◆ Stated goal: Identify the lines that contain the word "scene" and copy each one.
** begin **
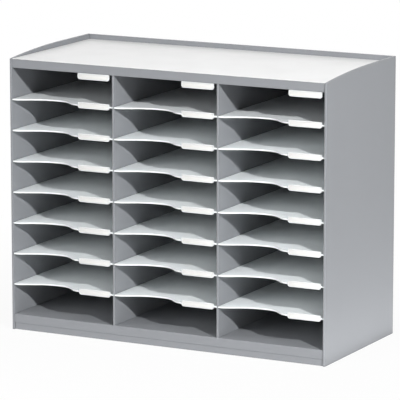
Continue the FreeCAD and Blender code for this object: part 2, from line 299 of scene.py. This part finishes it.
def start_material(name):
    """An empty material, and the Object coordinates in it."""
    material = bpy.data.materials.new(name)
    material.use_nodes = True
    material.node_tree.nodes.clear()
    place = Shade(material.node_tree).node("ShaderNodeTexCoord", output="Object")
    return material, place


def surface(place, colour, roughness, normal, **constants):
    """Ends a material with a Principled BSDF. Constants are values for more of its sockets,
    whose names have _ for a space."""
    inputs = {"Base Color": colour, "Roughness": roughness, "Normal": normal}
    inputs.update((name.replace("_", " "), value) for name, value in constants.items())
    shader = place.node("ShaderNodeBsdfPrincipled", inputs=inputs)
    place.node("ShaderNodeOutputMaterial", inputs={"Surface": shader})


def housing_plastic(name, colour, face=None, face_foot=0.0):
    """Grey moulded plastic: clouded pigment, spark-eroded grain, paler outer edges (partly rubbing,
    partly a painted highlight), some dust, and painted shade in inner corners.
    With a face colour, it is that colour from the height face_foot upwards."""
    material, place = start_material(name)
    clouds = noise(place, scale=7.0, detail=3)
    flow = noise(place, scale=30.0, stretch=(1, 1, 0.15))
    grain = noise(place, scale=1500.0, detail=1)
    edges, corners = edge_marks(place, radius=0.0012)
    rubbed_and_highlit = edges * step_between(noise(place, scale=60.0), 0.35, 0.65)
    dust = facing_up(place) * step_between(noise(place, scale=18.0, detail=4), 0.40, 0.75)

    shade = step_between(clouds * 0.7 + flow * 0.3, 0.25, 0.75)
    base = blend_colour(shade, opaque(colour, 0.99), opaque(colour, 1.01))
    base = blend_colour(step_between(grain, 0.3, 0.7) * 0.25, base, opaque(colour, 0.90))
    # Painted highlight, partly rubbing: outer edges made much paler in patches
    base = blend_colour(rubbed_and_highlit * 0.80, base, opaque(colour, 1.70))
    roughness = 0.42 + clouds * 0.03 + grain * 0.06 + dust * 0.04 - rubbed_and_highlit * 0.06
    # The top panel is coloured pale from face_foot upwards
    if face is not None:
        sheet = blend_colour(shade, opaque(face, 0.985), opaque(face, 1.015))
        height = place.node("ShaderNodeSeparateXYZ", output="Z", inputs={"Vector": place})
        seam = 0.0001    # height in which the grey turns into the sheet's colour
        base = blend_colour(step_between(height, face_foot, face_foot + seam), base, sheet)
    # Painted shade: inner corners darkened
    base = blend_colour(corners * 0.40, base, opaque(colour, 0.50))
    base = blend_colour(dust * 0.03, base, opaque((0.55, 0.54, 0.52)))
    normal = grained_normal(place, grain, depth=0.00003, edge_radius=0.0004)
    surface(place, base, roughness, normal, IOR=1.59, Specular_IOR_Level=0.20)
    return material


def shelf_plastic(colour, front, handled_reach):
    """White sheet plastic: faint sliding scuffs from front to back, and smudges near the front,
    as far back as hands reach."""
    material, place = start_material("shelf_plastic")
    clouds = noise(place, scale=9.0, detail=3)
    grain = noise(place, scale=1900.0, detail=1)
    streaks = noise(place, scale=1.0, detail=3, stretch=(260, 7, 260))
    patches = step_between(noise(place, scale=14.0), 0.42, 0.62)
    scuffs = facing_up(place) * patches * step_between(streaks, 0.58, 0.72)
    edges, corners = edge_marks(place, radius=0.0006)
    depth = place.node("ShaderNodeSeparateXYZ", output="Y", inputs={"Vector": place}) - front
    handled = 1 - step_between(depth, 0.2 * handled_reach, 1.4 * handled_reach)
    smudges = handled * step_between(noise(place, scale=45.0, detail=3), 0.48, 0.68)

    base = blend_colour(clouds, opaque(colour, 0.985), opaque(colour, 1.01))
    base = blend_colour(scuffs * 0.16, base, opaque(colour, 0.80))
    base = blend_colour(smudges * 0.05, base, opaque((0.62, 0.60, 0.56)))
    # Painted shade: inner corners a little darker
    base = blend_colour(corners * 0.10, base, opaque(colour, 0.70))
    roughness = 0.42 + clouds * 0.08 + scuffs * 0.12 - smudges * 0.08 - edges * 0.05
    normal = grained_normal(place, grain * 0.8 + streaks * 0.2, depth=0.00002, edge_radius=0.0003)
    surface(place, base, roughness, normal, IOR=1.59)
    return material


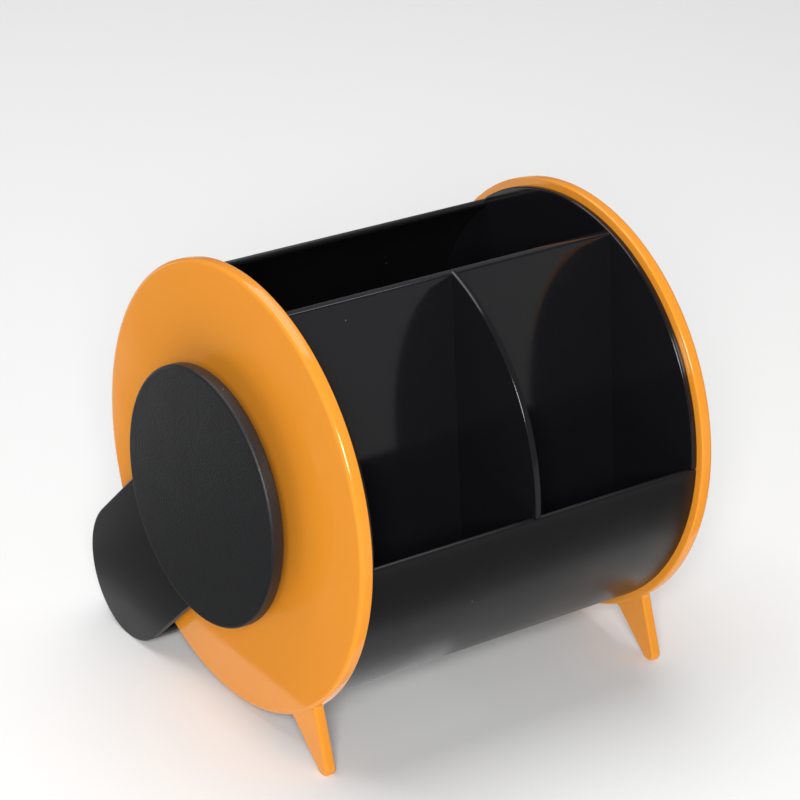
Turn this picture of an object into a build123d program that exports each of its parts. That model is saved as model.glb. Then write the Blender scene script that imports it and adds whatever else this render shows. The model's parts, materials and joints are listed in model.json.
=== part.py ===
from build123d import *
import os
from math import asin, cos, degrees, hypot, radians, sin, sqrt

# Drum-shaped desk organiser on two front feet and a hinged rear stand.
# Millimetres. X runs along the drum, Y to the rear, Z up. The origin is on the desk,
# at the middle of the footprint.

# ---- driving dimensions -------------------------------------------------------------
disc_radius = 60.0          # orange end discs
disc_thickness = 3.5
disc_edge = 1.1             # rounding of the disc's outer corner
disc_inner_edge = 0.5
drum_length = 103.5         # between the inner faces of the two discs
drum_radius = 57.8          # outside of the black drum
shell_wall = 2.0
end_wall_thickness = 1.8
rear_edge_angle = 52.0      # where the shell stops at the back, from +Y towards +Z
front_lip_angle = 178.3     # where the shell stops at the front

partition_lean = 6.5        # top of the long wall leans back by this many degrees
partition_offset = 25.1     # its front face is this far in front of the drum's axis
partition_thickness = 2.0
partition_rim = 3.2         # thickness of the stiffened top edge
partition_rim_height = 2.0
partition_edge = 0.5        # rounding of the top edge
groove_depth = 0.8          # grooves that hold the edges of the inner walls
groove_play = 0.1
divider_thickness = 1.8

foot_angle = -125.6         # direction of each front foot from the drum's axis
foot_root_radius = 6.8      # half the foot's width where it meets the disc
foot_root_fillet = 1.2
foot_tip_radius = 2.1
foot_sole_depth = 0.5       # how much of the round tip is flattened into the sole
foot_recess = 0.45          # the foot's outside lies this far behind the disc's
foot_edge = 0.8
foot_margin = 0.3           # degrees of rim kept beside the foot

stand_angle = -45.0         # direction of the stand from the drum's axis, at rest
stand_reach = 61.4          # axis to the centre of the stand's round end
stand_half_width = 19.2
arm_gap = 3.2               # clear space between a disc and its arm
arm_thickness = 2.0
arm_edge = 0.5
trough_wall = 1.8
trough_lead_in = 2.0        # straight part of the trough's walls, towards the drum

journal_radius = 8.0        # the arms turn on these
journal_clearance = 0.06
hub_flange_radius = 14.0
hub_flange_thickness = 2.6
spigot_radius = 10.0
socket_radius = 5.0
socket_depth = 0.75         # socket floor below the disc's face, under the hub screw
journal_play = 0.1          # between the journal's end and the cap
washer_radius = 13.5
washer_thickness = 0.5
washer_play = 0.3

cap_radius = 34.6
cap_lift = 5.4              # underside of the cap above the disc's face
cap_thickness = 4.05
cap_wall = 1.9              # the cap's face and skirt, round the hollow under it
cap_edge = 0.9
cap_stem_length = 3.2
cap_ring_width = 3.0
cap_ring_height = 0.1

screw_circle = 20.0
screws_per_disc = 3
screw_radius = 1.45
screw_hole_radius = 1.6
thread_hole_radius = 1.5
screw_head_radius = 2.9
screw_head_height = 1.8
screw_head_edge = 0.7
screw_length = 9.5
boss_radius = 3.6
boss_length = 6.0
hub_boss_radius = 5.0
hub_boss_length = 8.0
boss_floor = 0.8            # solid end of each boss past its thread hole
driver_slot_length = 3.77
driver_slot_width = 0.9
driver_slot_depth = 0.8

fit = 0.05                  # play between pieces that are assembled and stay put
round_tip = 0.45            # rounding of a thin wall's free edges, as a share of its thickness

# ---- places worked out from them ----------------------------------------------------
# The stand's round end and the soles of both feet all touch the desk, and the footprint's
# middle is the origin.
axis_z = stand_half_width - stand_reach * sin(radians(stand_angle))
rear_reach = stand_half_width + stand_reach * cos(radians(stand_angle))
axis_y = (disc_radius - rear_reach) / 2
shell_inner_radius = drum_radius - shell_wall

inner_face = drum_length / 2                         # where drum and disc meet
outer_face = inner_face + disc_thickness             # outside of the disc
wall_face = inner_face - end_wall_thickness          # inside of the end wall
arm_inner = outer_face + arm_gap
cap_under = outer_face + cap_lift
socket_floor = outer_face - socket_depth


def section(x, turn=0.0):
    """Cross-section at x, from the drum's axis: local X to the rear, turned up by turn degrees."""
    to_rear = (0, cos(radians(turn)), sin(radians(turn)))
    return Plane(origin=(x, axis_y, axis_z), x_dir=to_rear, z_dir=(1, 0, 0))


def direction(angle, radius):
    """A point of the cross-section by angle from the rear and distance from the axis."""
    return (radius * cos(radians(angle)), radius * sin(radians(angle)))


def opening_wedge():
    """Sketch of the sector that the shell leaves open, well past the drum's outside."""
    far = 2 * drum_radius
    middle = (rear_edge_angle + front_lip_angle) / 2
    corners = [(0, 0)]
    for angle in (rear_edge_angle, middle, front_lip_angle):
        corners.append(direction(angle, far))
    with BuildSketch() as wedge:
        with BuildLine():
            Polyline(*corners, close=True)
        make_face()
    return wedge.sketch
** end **
◆ Output for this task:
Continue the FreeCAD and Blender code for this object: part 2, from line 299 of scene.py. This part finishes it.
Turn this picture of an object into a build123d program that exports each of its parts. That model is saved as model.glb. Then write the Blender scene script that imports it and adds whatever else this render shows. The model's parts, materials and joints are listed in model.json.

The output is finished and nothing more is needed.